REQUIREMENT:
Of the material below, the lines to be retyped are those from the line containing "addWeave();" through the line containing "for node in", inclusive; reproduce them exactly.

MATERIALS PROVIDED:
** Begin **
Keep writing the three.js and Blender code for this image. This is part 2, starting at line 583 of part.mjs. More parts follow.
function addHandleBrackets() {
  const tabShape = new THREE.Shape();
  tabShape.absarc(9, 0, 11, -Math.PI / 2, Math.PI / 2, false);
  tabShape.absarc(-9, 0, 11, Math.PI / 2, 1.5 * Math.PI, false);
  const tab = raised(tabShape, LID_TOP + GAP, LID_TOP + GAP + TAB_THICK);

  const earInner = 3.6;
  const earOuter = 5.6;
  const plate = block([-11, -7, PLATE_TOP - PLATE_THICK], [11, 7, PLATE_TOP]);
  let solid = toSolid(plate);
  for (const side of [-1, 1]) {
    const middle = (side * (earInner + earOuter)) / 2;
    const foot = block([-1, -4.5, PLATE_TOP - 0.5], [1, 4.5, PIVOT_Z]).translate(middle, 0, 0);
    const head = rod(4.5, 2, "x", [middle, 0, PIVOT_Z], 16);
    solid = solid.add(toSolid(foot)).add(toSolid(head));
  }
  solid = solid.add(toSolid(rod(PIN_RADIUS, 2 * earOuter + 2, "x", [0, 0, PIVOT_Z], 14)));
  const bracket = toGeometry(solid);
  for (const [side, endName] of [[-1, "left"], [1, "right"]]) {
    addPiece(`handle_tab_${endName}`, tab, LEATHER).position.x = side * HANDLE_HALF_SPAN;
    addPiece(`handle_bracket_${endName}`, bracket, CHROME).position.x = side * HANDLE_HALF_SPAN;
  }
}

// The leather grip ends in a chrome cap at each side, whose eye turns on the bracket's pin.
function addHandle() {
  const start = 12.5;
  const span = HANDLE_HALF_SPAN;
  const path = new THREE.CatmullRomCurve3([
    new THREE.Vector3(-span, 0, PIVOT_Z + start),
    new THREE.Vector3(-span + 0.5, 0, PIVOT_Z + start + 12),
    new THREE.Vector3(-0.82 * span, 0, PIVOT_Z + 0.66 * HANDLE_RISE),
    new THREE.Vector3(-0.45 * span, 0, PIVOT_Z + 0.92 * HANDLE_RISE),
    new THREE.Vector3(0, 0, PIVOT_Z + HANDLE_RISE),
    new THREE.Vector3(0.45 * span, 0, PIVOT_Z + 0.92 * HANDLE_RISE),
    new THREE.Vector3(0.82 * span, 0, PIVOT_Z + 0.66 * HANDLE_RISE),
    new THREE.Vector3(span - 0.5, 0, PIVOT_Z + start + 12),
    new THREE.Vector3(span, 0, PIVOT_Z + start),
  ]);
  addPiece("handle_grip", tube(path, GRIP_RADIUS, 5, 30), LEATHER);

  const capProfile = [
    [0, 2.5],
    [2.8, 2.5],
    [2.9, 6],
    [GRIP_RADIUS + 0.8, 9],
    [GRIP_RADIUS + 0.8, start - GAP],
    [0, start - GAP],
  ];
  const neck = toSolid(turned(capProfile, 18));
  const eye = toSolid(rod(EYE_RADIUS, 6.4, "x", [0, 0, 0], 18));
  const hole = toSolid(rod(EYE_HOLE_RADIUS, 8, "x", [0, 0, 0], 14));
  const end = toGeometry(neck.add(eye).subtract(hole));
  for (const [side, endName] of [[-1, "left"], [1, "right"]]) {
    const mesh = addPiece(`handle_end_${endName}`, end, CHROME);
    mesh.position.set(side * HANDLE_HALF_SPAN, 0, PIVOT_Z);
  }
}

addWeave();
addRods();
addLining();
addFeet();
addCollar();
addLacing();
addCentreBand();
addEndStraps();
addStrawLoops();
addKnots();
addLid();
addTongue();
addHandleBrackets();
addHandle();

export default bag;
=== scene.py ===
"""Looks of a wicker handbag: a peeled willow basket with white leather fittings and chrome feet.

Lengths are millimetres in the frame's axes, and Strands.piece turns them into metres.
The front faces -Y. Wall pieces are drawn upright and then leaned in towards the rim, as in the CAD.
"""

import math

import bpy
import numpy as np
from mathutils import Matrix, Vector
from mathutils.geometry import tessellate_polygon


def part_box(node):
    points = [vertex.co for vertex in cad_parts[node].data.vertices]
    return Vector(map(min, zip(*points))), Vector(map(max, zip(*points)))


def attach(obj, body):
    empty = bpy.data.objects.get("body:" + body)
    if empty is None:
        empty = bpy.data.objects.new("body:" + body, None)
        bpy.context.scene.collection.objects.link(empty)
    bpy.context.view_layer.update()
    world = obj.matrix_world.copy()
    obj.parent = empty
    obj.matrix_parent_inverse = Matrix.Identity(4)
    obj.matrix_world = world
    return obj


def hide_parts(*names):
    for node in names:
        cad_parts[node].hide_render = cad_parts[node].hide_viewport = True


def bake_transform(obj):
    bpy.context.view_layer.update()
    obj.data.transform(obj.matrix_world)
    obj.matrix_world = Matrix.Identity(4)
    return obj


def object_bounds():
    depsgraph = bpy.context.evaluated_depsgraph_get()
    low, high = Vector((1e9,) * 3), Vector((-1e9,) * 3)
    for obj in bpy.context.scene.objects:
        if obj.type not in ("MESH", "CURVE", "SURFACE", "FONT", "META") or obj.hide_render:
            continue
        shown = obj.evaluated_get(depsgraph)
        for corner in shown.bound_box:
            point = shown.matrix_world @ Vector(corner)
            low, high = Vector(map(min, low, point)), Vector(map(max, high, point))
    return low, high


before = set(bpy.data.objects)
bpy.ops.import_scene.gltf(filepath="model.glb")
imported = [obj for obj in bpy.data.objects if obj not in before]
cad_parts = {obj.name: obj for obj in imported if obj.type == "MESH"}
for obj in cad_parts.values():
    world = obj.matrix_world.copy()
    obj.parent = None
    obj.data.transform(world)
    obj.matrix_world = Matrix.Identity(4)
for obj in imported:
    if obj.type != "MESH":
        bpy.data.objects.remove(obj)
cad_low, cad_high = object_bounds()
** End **
** Begin **
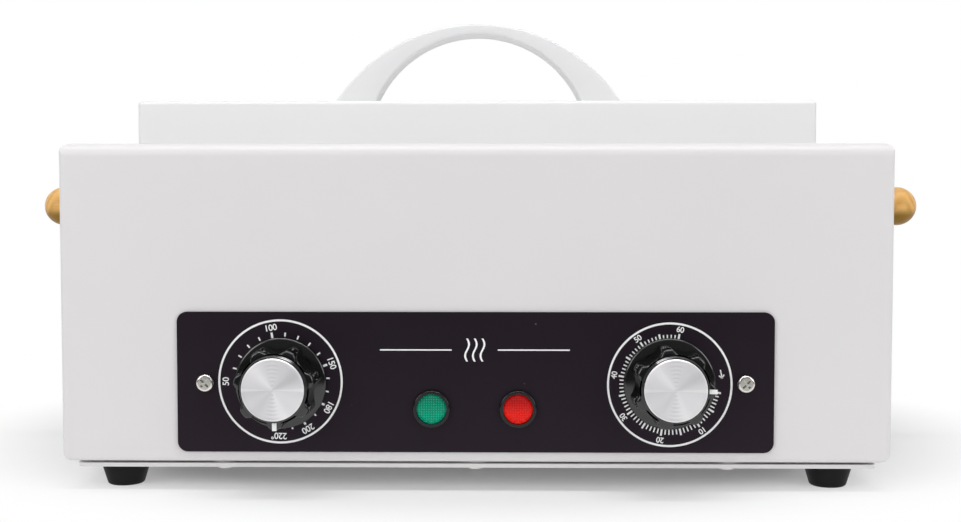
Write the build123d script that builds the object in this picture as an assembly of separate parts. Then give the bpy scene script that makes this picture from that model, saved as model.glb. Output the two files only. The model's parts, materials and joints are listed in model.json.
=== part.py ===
** End **
TASK RESULT:
addWeave();
addRods();
addLining();
addFeet();
addCollar();
addLacing();
addCentreBand();
addEndStraps();
addStrawLoops();
addKnots();
addLid();
addTongue();
addHandleBrackets();
addHandle();

export default bag;
=== scene.py ===
"""Looks of a wicker handbag: a peeled willow basket with white leather fittings and chrome feet.

Lengths are millimetres in the frame's axes, and Strands.piece turns them into metres.
The front faces -Y. Wall pieces are drawn upright and then leaned in towards the rim, as in the CAD.
"""

import math

import bpy
import numpy as np
from mathutils import Matrix, Vector
from mathutils.geometry import tessellate_polygon


def part_box(node):
    points = [vertex.co for vertex in cad_parts[node].data.vertices]
    return Vector(map(min, zip(*points))), Vector(map(max, zip(*points)))


def attach(obj, body):
    empty = bpy.data.objects.get("body:" + body)
    if empty is None:
        empty = bpy.data.objects.new("body:" + body, None)
        bpy.context.scene.collection.objects.link(empty)
    bpy.context.view_layer.update()
    world = obj.matrix_world.copy()
    obj.parent = empty
    obj.matrix_parent_inverse = Matrix.Identity(4)
    obj.matrix_world = world
    return obj


def hide_parts(*names):
    for node in names:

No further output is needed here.